I picked a modern pattern for the chair fabric. I modified the instructions for what I had to work with and it turned out good for me. Instead of using mat board (which I did not have - I know, I'm surprised too as I thought I had one of everything), I used cardboard from cereal boxes because it is heavier than card stock or poster board. It worked fine.

I also used glue sticks from the Dollar Tree. I got 8 of them in a package for $1. They also worked fine for me. I had medium loft polyester quilt batting so I used that. If I hadn't had that already on hand, I would have experimented with toilet paper or paper towel padding to get the look I wanted. So I used what I had. I didn't go buy anything new. Yeah, I have an awesome craft stash. 

I did not compromise on the Aleene's tacky glue. It's the only glue I use for my paper and fabric crafts. It dries clear and it's not shiny if you get a little on the fabric. You'll love it! I always keep a few bottles on hand so I don't run out. I found a 3 ox. bottle of it at the Dollar Tree.

I also used some wooden beads I already had for the chair legs. I like legs on my dollhouse furniture. They went on before I put the skirts on the bottoms so it looks right. 

Another tip is to use large rubber bands around the chair where you can while the glue sets or you will be holding it for several minutes until it grabs. I kept going around the other areas and pressing the pieces together until the glue grabbed it. You can also give the tacky glue a few minutes to stiffen before you press your pieces together and it will cut the time you need to hold it.

I loved making the piping although the chair looks overstuffed and finished without it, it adds so much detail. I used hemp cord instead of crochet string or waxed string because that's what I had. You can probably find many substitutes that will work. You can also edit or change the pattern to make a different shape or type of chair. Do what you want.

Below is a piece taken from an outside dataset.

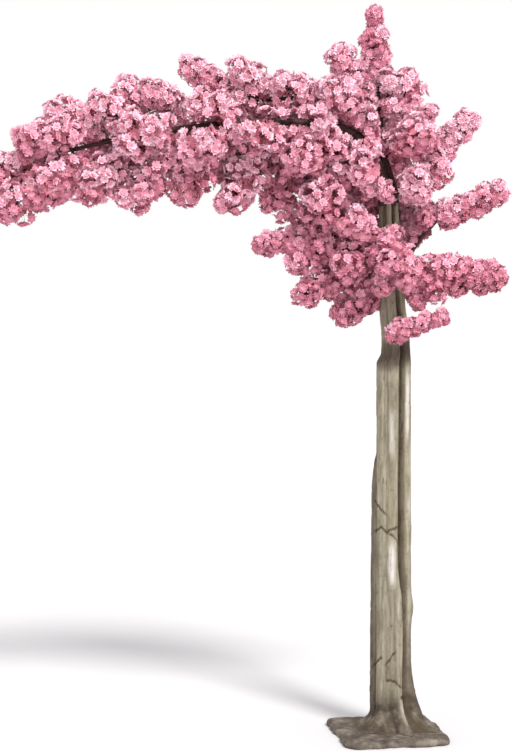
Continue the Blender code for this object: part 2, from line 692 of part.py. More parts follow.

Don't skip the boxing in of the cushions and the piping. It really adds that realistic touch. I do the piping last and was surprised at how easy it was to make. Once the piping is dry it will be very stiff from the glue. I was also surprised at how heavy the chair was when it was done.

Making your own minis gives you much better quality than what you can buy ready made in the dollhouse furniture section of the crafts store. This is probably the best tailored, realistic-looking and darndest cutie-patootie chair I've ever made! Now I must make more.

Monday, January 22, 2018

I Made a Miniature Guitar

I know it's been a while since I posted on this blog but I'm still here. I've been wrapped up in my other interests (wish I could narrow it down a bit) but I'll be filling in this blog (I have a few) and updating it as needed. Once again I have the desire to make some miniatures.

I saw these being made on YouTube by several different people and thought I would give it a go. I think the best instructions were from The Square to Spare . I don't play any musical instruments and I'm not musically inclined, although I do like to hum. :) I do love the idea of making music and find musical instruments strangely beautiful.

So I knew when I saw these that I had to at least make one. So I already had some popsicle sticks (you might call them lolly sticks) and glue, thread, exacto knife and everything I needed EXCEPT the coffee stir sticks (for the sides) that bend so easily after being soaked in water overnight. Regular popsicle sticks will not do that I found. So I used heavy cardboard instead for the sides of the first one and it worked. I'll get some birch wood coffee sticks later.

I used paper clay as a wood patch to level out the sides and sanded all with an emery board. I followed the instructions as best I could and this is how mine turned out:

I used triple thick to glaze it with and no matter what I did, it still has tiny air bubbles. I probably should have used thinner coats and sanded in-between them but I have a life and didn't want to spend the rest of it on this one little guitar.

I like it and I'll probably make more after the blister heals and my wrist quits hurting. I didn't realize until later that I apparently had the death grip on it for precision.

P.S. I now have a box of 1000 coffee stirring sticks just for maybe one or two more guitars... this is how hoarding starts. I'm a craft supply hoarder. The irony is that I don't stir anything into my coffee. I drink it black. Better hang onto them. Who knows when I might need one again. Right?